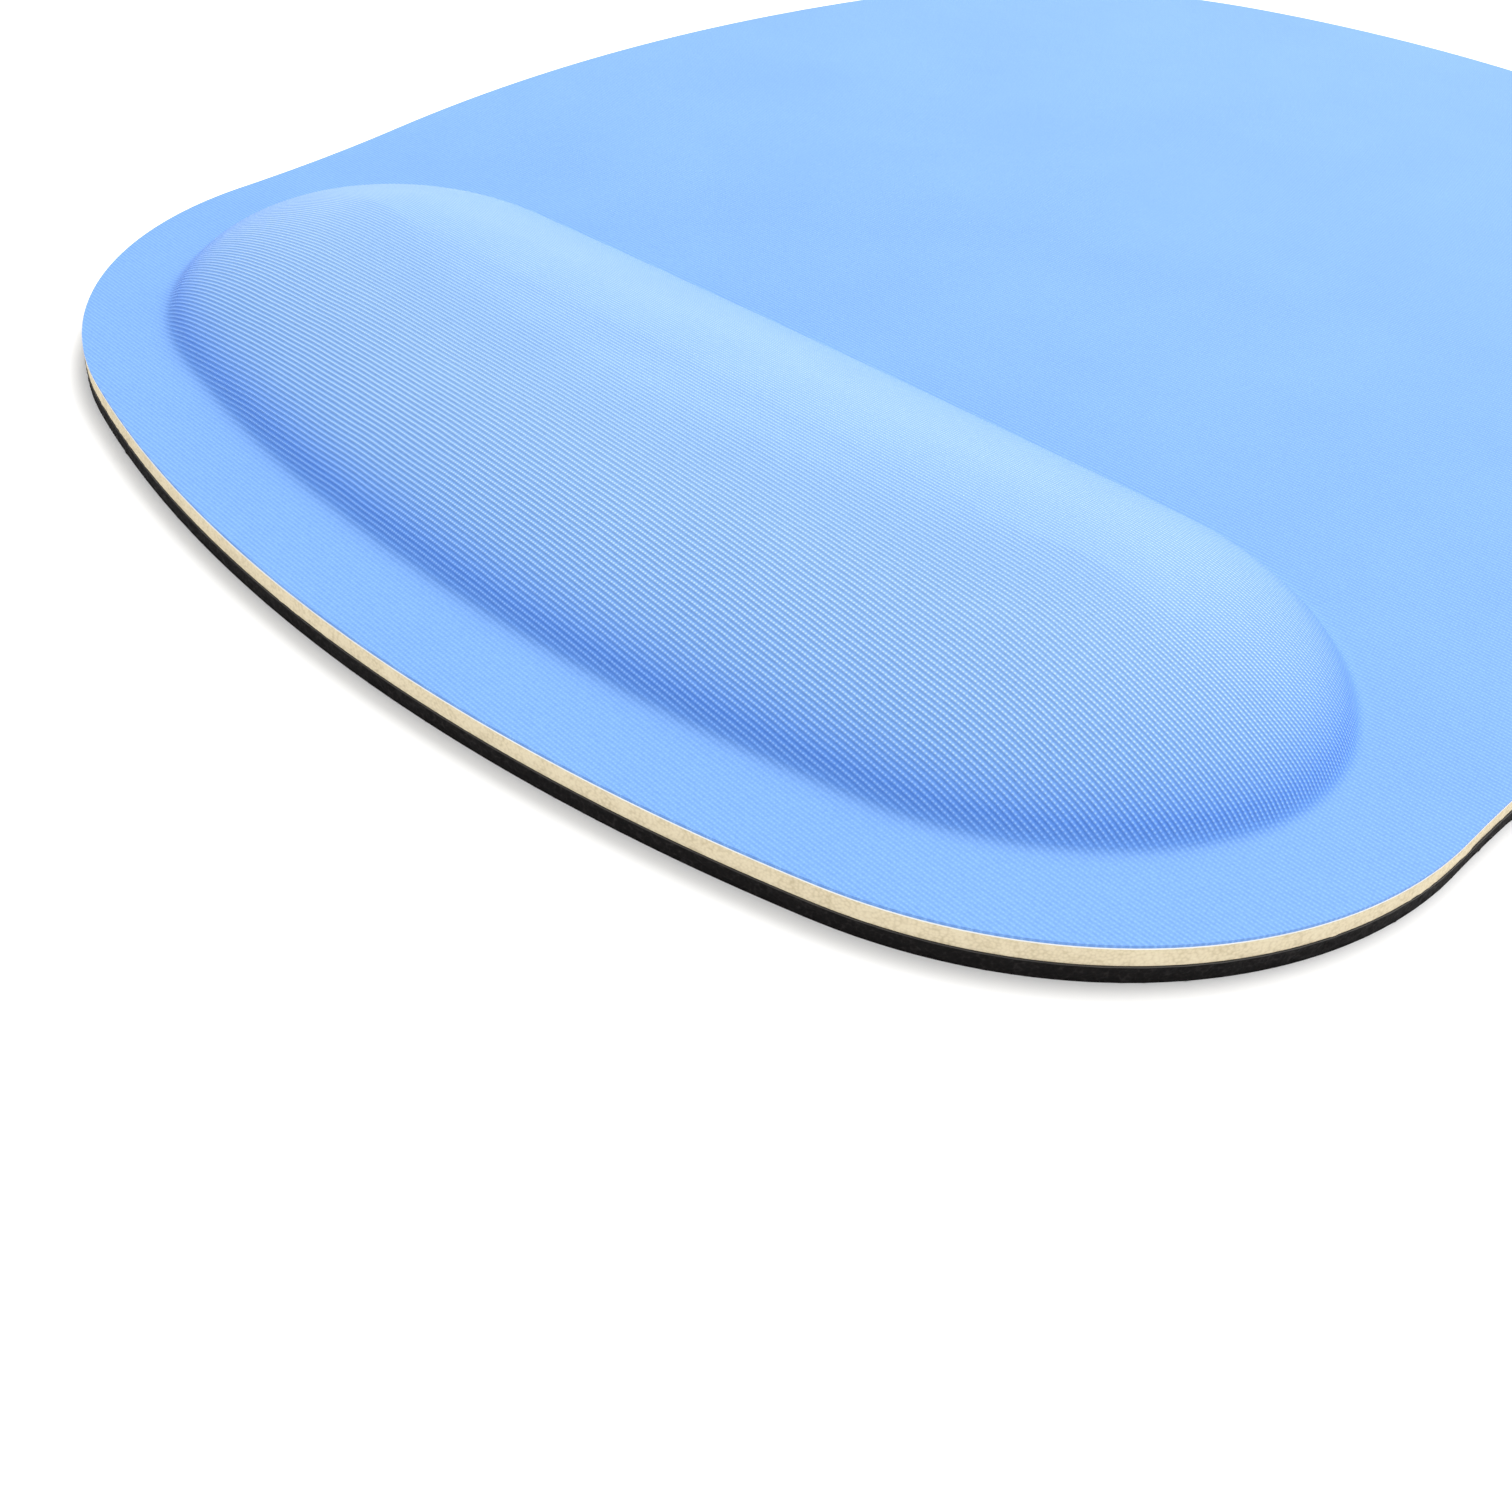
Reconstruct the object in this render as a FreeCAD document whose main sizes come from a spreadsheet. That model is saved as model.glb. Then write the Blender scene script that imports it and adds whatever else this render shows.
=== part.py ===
import FreeCAD, Part
import math
import os
import Sketcher

doc = FreeCAD.newDocument("mouse_mat_with_wrist_rest")

# ---- sizes in millimetres and degrees ----------------------------------------
sheet = doc.addObject("Spreadsheet::Sheet", "Sizes")
sizes = {
    # layers, bottom to top
    "base_thick": 1.9,
    "glue_thick": 0.15,
    "foam_thick": 2.05,
    "bond_thick": 0.15,
    "cover_thick": 0.35,
    # mat outline, front centre to back centre: radius and turning angle of each arc
    "mat_reach": 128.185,
    "mat_front_radius": 195.0,
    "mat_front_angle": 16.8,
    "mat_corner_radius": 50.0,
    "mat_corner_angle": 71.9,
    "mat_waist_radius": 252.0,
    "mat_waist_angle": 7.3,
    "mat_side_radius": 250.0,
    "mat_side_angle": 27.2,
    "mat_shoulder_radius": 74.0,
    "mat_shoulder_angle": 56.8,
    # wrist cushion outline
    "rest_reach": 115.8,
    "rest_front_radius": 207.0,
    "rest_front_angle": 15.0,
    "rest_corner_radius": 37.5,
    "rest_corner_angle": 53.0,
    "rest_end_radius": 26.0,
    "rest_end_angle": 46.0,
    "rest_shoulder_radius": 31.0,
    "rest_shoulder_angle": 64.8,
    # wrist cushion section
    "rest_rise": 12.0,
    "slope_width": 22.0,
    "slope_drop": 8.8,
    "rim_radius": 2.8,
    "crown_radius": 18.0,
    "crease_radius": 1.2,
    "film_thick": 0.25,
    "flange_width": 3.0,
}
for row, (name, value) in enumerate(sizes.items(), start=1):
    sheet.set("A%d" % row, name)
    sheet.set("B%d" % row, str(value))
    sheet.setAlias("B%d" % row, name)
doc.recompute()

MAT = ["mat_front", "mat_corner", "mat_waist", "mat_side", "mat_shoulder"]
REST = ["rest_front", "rest_corner", "rest_end", "rest_shoulder"]


def total(names):
    return sum(sizes[name] for name in names)


def cells(names):
    return " + ".join("Sizes." + name for name in names)


def originPlane(body, role):
    for feature in body.Origin.OriginFeatures:
        if feature.Role == role:
            return feature
    raise RuntimeError("no origin plane " + role)


def addBody(label):
    body = doc.addObject("PartDesign::Body", label)
    body.Label = label
    body.Placement = FreeCAD.Placement()
    return body


def outlineSketch(body, label, arcs, reachCell, levelCells, inset=0.0, rise=0.0):
    # closed run of tangent arcs, mirrored about the Y axis, pulled in by inset
    sketch = body.newObject("Sketcher::SketchObject", label)
    sketch.AttachmentSupport = [(originPlane(body, "XY_Plane"), "")]
    sketch.MapMode = "FlatFace"
    level = total(levelCells) + rise
    sketch.AttachmentOffset = FreeCAD.Placement(FreeCAD.Vector(0, 0, level), FreeCAD.Rotation())
    if levelCells:
        sketch.setExpression("AttachmentOffset.Base.z", "%s + %.5f" % (cells(levelCells), rise))
    half = []
    for name in arcs:
        bend = -1.0 if name.endswith("waist") else 1.0
        half.append((name, sizes[name + "_radius"] - bend * inset, sizes[name + "_angle"], bend))
    turned = sum(angle * bend for name, radius, angle, bend in half)
    x = 0.0
    heading = 0.0
    for name, radius, angle, bend in half:
        after = heading + math.radians(angle) * bend
        x += bend * radius * (math.sin(after) - math.sin(heading))
        heading = after
    backAngle = 180.0 - turned
    backRadius = x / math.sin(math.radians(backAngle))
    side = half[1:]
    name, radius, angle, bend = half[0]
    run = [(name, radius, 2 * angle, 1.0)] + side + [("back", backRadius, 2 * backAngle, 1.0)]
    run += side[::-1]
    heading = -math.radians(angle)
    px = -radius * math.sin(math.radians(angle))
    py = -sizes[reachCell] + inset + radius * (1 - math.cos(math.radians(angle)))
    ends = []
    for index, (name, radius, angle, bend) in enumerate(run):
        cx = px - bend * radius * math.sin(heading)
        cy = py + bend * radius * math.cos(heading)
        after = heading + bend * math.radians(angle)
        first = heading - bend * math.pi / 2
        last = after - bend * math.pi / 2
        circle = Part.Circle(FreeCAD.Vector(cx, cy, 0), FreeCAD.Vector(0, 0, 1), radius)
        if bend > 0:
            sketch.addGeometry(Part.ArcOfCircle(circle, first, last), False)
            ends.append((1, 2))
        else:
            sketch.addGeometry(Part.ArcOfCircle(circle, last, first), False)
            ends.append((2, 1))
        px = cx + bend * radius * math.sin(after)
        py = cy - bend * radius * math.cos(after)
        heading = after
    count = len(run)
    back = len(half)
    for index in range(count):
        follow = (index + 1) % count
        sketch.addConstraint(Sketcher.Constraint("Tangent", index, ends[index][1], follow, ends[follow][0]))
    sketch.addConstraint(Sketcher.Constraint("PointOnObject", 0, 3, -2))
    sketch.addConstraint(Sketcher.Constraint("PointOnObject", back, 3, -2))
    sketch.addConstraint(Sketcher.Constraint("Horizontal", 0, 1, 0, 2))
    for index in range(1, back):
        mirror = count - index
        left = ends[mirror][0]
        if index < back - 1:
            sketch.addConstraint(Sketcher.Constraint("Equal", index, mirror))
            sketch.addConstraint(Sketcher.Constraint("Horizontal", index, ends[index][1], mirror, left))
    for index in range(back):
        name, radius, angle, bend = run[index]
        item = sketch.addConstraint(Sketcher.Constraint("Radius", index, radius))
        sketch.renameConstraint(item, name + "_radius")
        pull = "-" if bend > 0 else "+"
        sketch.setExpression("Constraints.%s_radius" % name, "Sizes.%s_radius %s %.5f" % (name, pull, inset))
        item = sketch.addConstraint(Sketcher.Constraint("Angle", index, math.radians(angle)))
        sketch.renameConstraint(item, name + "_angle")
        times = 2 if index == 0 else 1
        sketch.setExpression("Constraints.%s_angle" % name, "Sizes.%s_angle * %d deg" % (name, times))
    radius = run[0][1]
    item = sketch.addConstraint(Sketcher.Constraint("DistanceY", 0, 3, -1, 1, sizes[reachCell] - inset - radius))
    sketch.renameConstraint(item, "centre")
    reach = "Sizes.%s - Sizes.%s_radius" % (reachCell, run[0][0])
    sketch.setExpression("Constraints.centre", reach)
    return sketch


def pad(body, sketch, names, upward=True):
    feature = body.newObject("PartDesign::Pad", sketch.Label + "_pad")
    feature.Profile = sketch
    feature.Length = total(names)
    feature.setExpression("Length", cells(names))
    feature.Reversed = not upward
    sketch.Visibility = False
    return feature


def edgeNear(feature, y, z):
    # the edge of the front arc at this reach and level
    spot = FreeCAD.Vector(0, y, z)
    best = None
    for number, edge in enumerate(feature.Shape.Edges, start=1):
        middle = edge.valueAt((edge.FirstParameter + edge.LastParameter) / 2)
        away = middle.distanceToPoint(spot)
        if best is None or away < best[0]:
            best = (away, number)
    if best[0] > 0.02:
        raise RuntimeError("no edge near %s" % spot)
    return "Edge%d" % best[1]


def dress(body, kind, label, feature, edge, sizeName, expression):
    item = body.newObject("PartDesign::" + kind, label)
    item.Base = (feature, [edge])
    setattr(item, sizeName, 1.0)
    item.setExpression(sizeName, expression)
    return item


def addDome(body, upright, skinCells, footLevel):
    # sloped shoulder, rolled rim and soft crease around a straight-sided pad
    inward = total(skinCells)
    inset = "(%s)" % (cells(skinCells) if skinCells else "0 * Sizes.cover_thick")
    drop = sizes["slope_drop"]
    slope = drop / sizes["slope_width"]
    drop -= inward * (1 + slope - math.hypot(1, slope))
    width = drop / slope
    top = total(DECK) + sizes["rest_rise"] - inward
    front = inward - sizes["rest_reach"]
    pitch = "(Sizes.slope_drop / Sizes.slope_width)"
    dropText = "(Sizes.slope_drop - %s * (1 + %s - sqrt(1 + %s ^ 2)))" % (inset, pitch, pitch)
    doc.recompute()
    name = body.Label
    edge = edgeNear(upright, front, top)
    slant = dress(body, "Chamfer", name + "_slope", upright, edge, "Size", dropText)
    slant.ChamferType = "Two distances"
    slant.Size2 = width
    slant.setExpression("Size2", "%s / %s" % (dropText, pitch))
    doc.recompute()
    edge = edgeNear(slant, front, top - drop)
    rim = dress(body, "Fillet", name + "_rim", slant, edge, "Radius", "Sizes.rim_radius - " + inset)
    doc.recompute()
    edge = edgeNear(rim, front + width, top)
    crown = dress(body, "Fillet", name + "_crown", rim, edge, "Radius", "Sizes.crown_radius - " + inset)
    last = crown
    if footLevel is not None:
        doc.recompute()
        edge = edgeNear(crown, front, footLevel)
        text = "Sizes.crease_radius + " + inset
        last = dress(body, "Fillet", name + "_crease", crown, edge, "Radius", text)
    return last


DECK = ["base_thick", "glue_thick", "foam_thick", "bond_thick", "cover_thick"]
FOAM_TOP = DECK[:3]
SHELL = ["cover_thick", "bond_thick", "film_thick"]
FILM = sizes["film_thick"]
FLANGE = sizes["flange_width"]

# flat sheets cut to the mat outline
base = addBody("rubber_base")
pad(base, outlineSketch(base, "base_outline", MAT, "mat_reach", []), DECK[:1])

glue = addBody("base_adhesive")
pad(glue, outlineSketch(glue, "glue_outline", MAT, "mat_reach", DECK[:1]), DECK[1:2])

foam = addBody("foam_layer")
pad(foam, outlineSketch(foam, "foam_outline", MAT, "mat_reach", DECK[:2]), DECK[2:3])
seat = outlineSketch(foam, "seat_outline", REST, "rest_reach", FOAM_TOP, -FLANGE)
pocket = foam.newObject("PartDesign::Pocket", "pouch_seat")
pocket.Profile = seat
pocket.Length = 2 * FILM
pocket.setExpression("Length", "2 * Sizes.film_thick")
seat.Visibility = False

# gel pouch: flat lower film, gel filling, domed upper film with a welded flange
lower = addBody("gel_pouch_lower_film")
disc = outlineSketch(lower, "lower_outline", REST, "rest_reach", FOAM_TOP, -FLANGE, -2 * FILM)
pad(lower, disc, ["film_thick"])

gel = addBody("gel_core")
wall = outlineSketch(gel, "gel_outline", REST, "rest_reach", FOAM_TOP, total(SHELL), -FILM)
addDome(gel, pad(gel, wall, ["rest_rise"]), SHELL, None)

# outer forms of the three skins, each cut by the next form inside it
pouchForm = addBody("pouch_form")
rim = outlineSketch(pouchForm, "rim_outline", REST, "rest_reach", FOAM_TOP, -FLANGE, -FILM)
pad(pouchForm, rim, ["film_thick"])
wall = outlineSketch(pouchForm, "pouch_outline", REST, "rest_reach", FOAM_TOP, total(SHELL[:2]))
addDome(pouchForm, pad(pouchForm, wall, ["rest_rise"]), SHELL[:2], total(FOAM_TOP))

bondForm = addBody("bond_form")
pad(bondForm, outlineSketch(bondForm, "bond_outline", MAT, "mat_reach", DECK[:3]), DECK[3:4])
wall = outlineSketch(bondForm, "raised_bond", REST, "rest_reach", DECK[:4], total(SHELL[:1]))
addDome(bondForm, pad(bondForm, wall, ["rest_rise"]), SHELL[:1], total(DECK[:4]))

coverForm = addBody("cover_form")
pad(coverForm, outlineSketch(coverForm, "cover_outline", MAT, "mat_reach", DECK[:4]), DECK[4:5])
wall = outlineSketch(coverForm, "raised_cover", REST, "rest_reach", DECK)
addDome(coverForm, pad(coverForm, wall, ["rest_rise"]), [], total(DECK))

skins = []
for label, outer, inner in [
    ("gel_pouch_upper_film", pouchForm, gel),
    ("cover_bond_film", bondForm, pouchForm),
    ("cover_fabric", coverForm, bondForm),
]:
    skin = doc.addObject("Part::Cut", label)
    skin.Label = label
    skin.Base = outer
    skin.Tool = inner
    skins.append(skin)

doc.recompute()

# ---- checks, then one file per piece ------------------------------------------
for item in doc.Objects:
    if "Invalid" in item.State or "Error" in item.State:
        raise RuntimeError("failed object " + item.Label)

pieces = [base, glue, foam, lower, gel] + skins
slab = base.Shape.Volume / sizes["base_thick"]
dug = slab * sizes["foam_thick"] - foam.Shape.Volume
if dug < 1000.0:
    raise RuntimeError("the pouch seat cut nothing")

os.makedirs("parts", exist_ok=True)
for piece in pieces:
    shape = piece.Shape
    if shape.isNull() or not shape.isValid() or len(shape.Solids) != 1:
        raise RuntimeError("bad shape " + piece.Label)
    box = shape.optimalBoundingBox()
    print("%-22s volume %9.1f mm3   z %.3f to %.3f   faces %d" % (
        piece.Label, shape.Volume, box.ZMin, box.ZMax, len(shape.Faces)))
    shape.exportStep("parts/" + piece.Label + ".step")
whole = skins[2].Shape.optimalBoundingBox()
print("overall %.2f x %.2f x %.2f mm" % (
    whole.XLength, whole.YLength, whole.ZMax))
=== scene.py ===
import math

import bmesh
import bpy
from mathutils import Matrix, Vector, noise
from mathutils.bvhtree import BVHTree
from mathutils.kdtree import KDTree


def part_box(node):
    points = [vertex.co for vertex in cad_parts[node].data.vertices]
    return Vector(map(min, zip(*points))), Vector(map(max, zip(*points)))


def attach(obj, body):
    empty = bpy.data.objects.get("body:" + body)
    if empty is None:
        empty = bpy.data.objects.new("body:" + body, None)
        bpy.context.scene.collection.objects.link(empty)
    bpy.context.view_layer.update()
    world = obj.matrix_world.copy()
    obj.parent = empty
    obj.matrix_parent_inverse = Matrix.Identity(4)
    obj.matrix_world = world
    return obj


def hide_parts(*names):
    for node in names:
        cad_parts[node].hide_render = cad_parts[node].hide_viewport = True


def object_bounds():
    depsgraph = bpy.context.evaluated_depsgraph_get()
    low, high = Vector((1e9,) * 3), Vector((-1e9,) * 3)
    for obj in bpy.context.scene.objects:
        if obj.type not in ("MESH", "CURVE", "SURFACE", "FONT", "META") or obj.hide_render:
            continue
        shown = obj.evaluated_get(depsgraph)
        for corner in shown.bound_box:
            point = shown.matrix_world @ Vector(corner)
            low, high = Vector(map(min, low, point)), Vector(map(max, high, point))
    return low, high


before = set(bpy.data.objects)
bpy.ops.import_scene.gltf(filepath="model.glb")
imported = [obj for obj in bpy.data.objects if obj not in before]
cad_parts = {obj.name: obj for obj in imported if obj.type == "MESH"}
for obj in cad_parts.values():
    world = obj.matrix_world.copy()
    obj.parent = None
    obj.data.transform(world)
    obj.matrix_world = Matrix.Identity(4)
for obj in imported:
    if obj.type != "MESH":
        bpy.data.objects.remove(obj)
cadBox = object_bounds()
mm = 0.001

view = {
    "azimuth": 45.92,  # degrees to the right of straight in front
    "elevation": 33.877,
    "roll": 1.434,
    "distance": 0.20563,
    "aim": (-0.004976, -0.09382, 0.0),
    "frame": 1512,  # width and height that the next three are given in
    "focal": 1795.05,
    "centreX": 539.28,
    "centreY": 508.84,
    "sensor": 36.0,
    "nearest": 0.01,
}

light = {
    "world": 1.02,
    "key": 86.0,  # watts
    "keyPlace": (-0.1, 1.6, 2.1),  # high behind the mat
    "keySize": 2.4,
}

studioFloor = {
    "size": 6.0,
    "dull": (0.93, 0.93, 0.93),
    "bright": (0.95, 0.95, 0.95),
    "roughness": 0.9,
    "specular": 0.1,
}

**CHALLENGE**
Starting at the line that contains "bpy.data.objects.remove(obj)", repeat each line exactly through the last one in the listing. Include both of those lines and nothing more.

**FULL ANSWER**
        bpy.data.objects.remove(obj)
cadBox = object_bounds()
mm = 0.001

view = {
    "azimuth": 45.92,  # degrees to the right of straight in front
    "elevation": 33.877,
    "roll": 1.434,
    "distance": 0.20563,
    "aim": (-0.004976, -0.09382, 0.0),
    "frame": 1512,  # width and height that the next three are given in
    "focal": 1795.05,
    "centreX": 539.28,
    "centreY": 508.84,
    "sensor": 36.0,
    "nearest": 0.01,
}

light = {
    "world": 1.02,
    "key": 86.0,  # watts
    "keyPlace": (-0.1, 1.6, 2.1),  # high behind the mat
    "keySize": 2.4,
}

studioFloor = {
    "size": 6.0,
    "dull": (0.93, 0.93, 0.93),
    "bright": (0.95, 0.95, 0.95),
    "roughness": 0.9,
    "specular": 0.1,
}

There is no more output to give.